What does the audit trail entry deliberately not capture under the operational-moderation outcome-test scope?

It does not capture model-quality claims, aggregate accuracy, or population-level fairness metrics. The per-decision trail answers whether this single decision was defensible and reconstructable; model-quality evidence belongs to a separate artefact. Conflating the two produces bloated, weaker records.

How do many of these per-decision entries roll up into the full content-moderation audit-evidence pack?

The per-decision entry is the atomic unit; the evidence pack is the aggregation of many such entries plus the surrounding policy and process documentation. The pack is what a platform shows regulators at programme level; the entry is what a reviewer inspects at decision level.

How does a per-decision moderation audit trail differ from a generic audit log or audit-trail report?

A generic log records system events and answers “what ran”; a per-decision trail records one decision and answers “why this decision was defensible and reconstructable.” The trail pins the policy clause and model version per entry, so it survives policy revisions — a log’s references drift over time, turning a named-decision lookup back into a forensic reconstruction.
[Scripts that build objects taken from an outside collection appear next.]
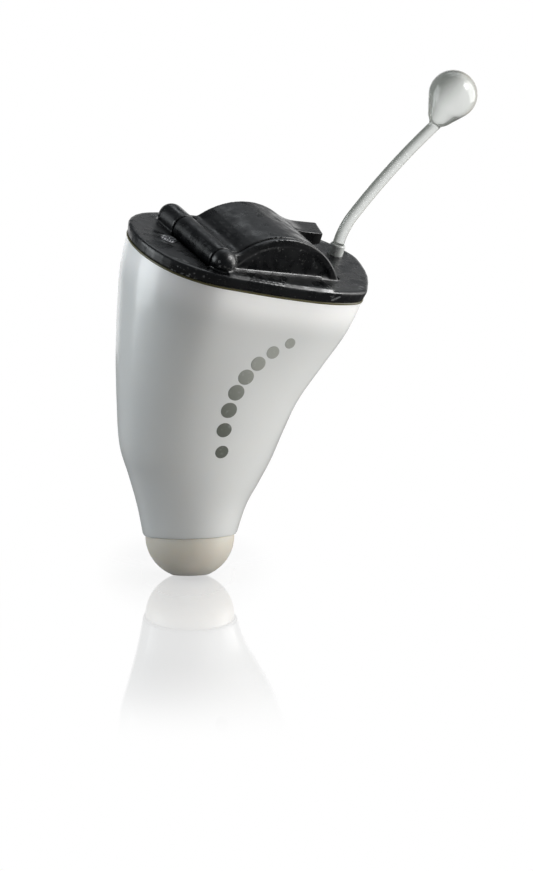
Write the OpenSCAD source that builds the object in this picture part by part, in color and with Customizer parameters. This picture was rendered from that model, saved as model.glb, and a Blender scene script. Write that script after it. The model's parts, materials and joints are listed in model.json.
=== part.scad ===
// In-the-canal hearing aid: a custom acrylic shell with a faceplate, a hinged battery
// door, a clear removal line and the working parts inside. Millimetres. The origin is
// the middle of the shell's rim, +Z points out of the ear, +X from hinge to nail lip.

/* [Faceplate] */
// Length of the faceplate from hinge side to lip side
plate_l = 14.6; // [14.4:0.1:16]
// Width of the faceplate
plate_w = 9.8; // [9.7:0.1:11]
// Height of the faceplate's top face above the shell rim
plate_t = 0.8; // [0.75:0.01:0.85]
// Radius that rounds the faceplate's top edge
plate_edge_r = 0.16; // [0.1:0.01:0.2]
// Height of the raised ledge in front of the fixed cheek
ledge_h = 0.1; // [0.05:0.01:0.15]
// Right-hand end of the raised ledge
ledge_end_x = 2.6; // [2:0.1:3]
// Thickness of the adhesive between shell and faceplate
bond_t = 0.12; // [0.08:0.01:0.16]

/* [Shell] */
// Depth of the shell from its rim to the canal end
shell_depth = 15.6; // [15.4:0.1:18.5]
// Thickness of the shell wall
shell_wall = 0.6; // [0.5:0.02:0.62]
// Diameter of the shell at the canal end
tip_d = 5.2; // [5.15:0.05:5.6]
// Lean of the canal end from straight down, in degrees
canal_tilt = 22; // [20:0.5:23]
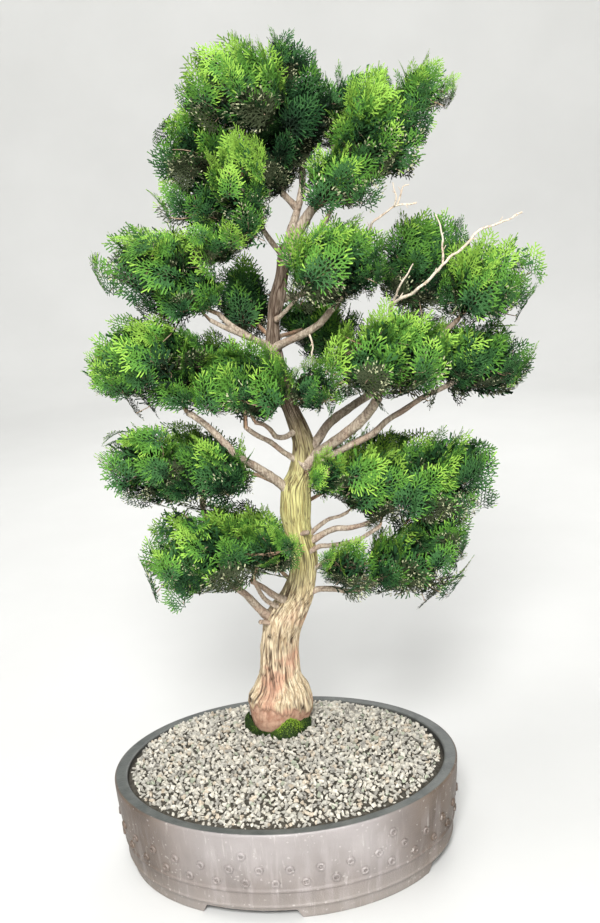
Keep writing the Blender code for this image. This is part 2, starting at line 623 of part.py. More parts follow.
def scaled(direction, lobe, share):
    """The spot in a direction from a lobe's middle, at a share of its half sizes."""
    return Vector((lobe[0] + direction.x * lobe[3] * share,
                   lobe[1] + direction.y * lobe[4] * share,
                   lobe[2] + direction.z * lobe[5] * share))


def core_shape(name, lobe):
    """The dense heart of a lobe: a lumpy ball that keeps inside the cloud's own space."""
    shape = bmesh.new()
    detail = 2 if sum(lobe[3:]) / 3 > CORE_FINE_SIZE else 1
    bmesh.ops.create_icosphere(shape, subdivisions=detail, radius=1.0)
    for vertex in shape.verts:
        direction = vertex.co.normalized()
        share = CORE_SHARE * (1.0 + CORE_LUMPS * noise.noise(direction * CORE_NOISE + Vector(lobe[:3])))
        spot = scaled(direction, lobe, share)
        while share > CORE_LEAST and not in_own_space(name, spot):
            share *= CORE_STEP
            spot = scaled(direction, lobe, share)
        vertex.co = place(*spot)
    return shape


def twig_shape(start, end, start_radius, end_radius):
    """A three-sided tapering twig from a cone primitive."""
    shape = bmesh.new()
    run = end - start
    bmesh.ops.create_cone(shape, cap_ends=True, segments=3, radius1=start_radius * MM,
                          radius2=end_radius * MM, depth=run.length * MM)
    turn = run.to_track_quat("Z", "Y").to_matrix().to_4x4()
    bmesh.ops.transform(shape, matrix=Matrix.Translation(place(*(start + run / 2))) @ turn,
                        verts=shape.verts)
    return shape


def spray_outline(length):
    """Outline of a fan-shaped spray: its root, then teeth and notches from side to side."""
    outline = [Vector((0.0, 0.0, 0.0))]
    count = 2 * SPRAY_TEETH + 1
    for i in range(count):
        angle = SPRAY_SPREAD * (2.0 * i / (count - 1) - 1.0)
        reach = length * (1.0 - SPRAY_ROUND * (angle / SPRAY_SPREAD) ** 2)
        if i % 2:
            reach *= SPRAY_NOTCH
        outline.append(Vector((reach * math.cos(angle), reach * math.sin(angle), 0.0)))
    return outline


def spray_shape(root, axis, face, length):
    """A toothed blade: a ball of two rings, drawn out to the outline and pressed flat."""
    outline = spray_outline(length)
    shape = bmesh.new()
    bmesh.ops.create_uvsphere(shape, u_segments=len(outline), v_segments=2, radius=1.0)
    rim = [vertex for vertex in shape.verts if abs(vertex.co.z) < 0.5]
    rim.sort(key=lambda vertex: math.atan2(vertex.co.y, vertex.co.x))
    for vertex, point in zip(rim, outline):
        vertex.co = point
    for vertex in shape.verts:
        if vertex not in rim:
            vertex.co = Vector((length * SPRAY_MIDDLE, 0.0, math.copysign(SPRAY_THICKNESS / 2, vertex.co.z)))
    side = face.cross(axis).normalized()
    face = axis.cross(side)
    frame = Matrix((axis, side, face)).transposed().to_4x4()
    bmesh.ops.transform(shape, matrix=Matrix.Scale(MM, 4) @ frame, verts=shape.verts)
    bmesh.ops.translate(shape, vec=place(*root), verts=shape.verts)
    bmesh.ops.recalc_face_normals(shape, faces=shape.faces)
    return shape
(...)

The cleanest test of whether your moderation pipeline produces records or logs is to pick one decision from six months ago — after the policy has been revised and the model retrained — and ask a reviewer who has never seen it to reconstruct why the content was actioned. If they can do it from a single entry in minutes, you have a trail. If they need to reopen pipeline logs and reconcile version histories, you have a log dump wearing the word “audit.” The per-decision record is the unit that decides which one you have.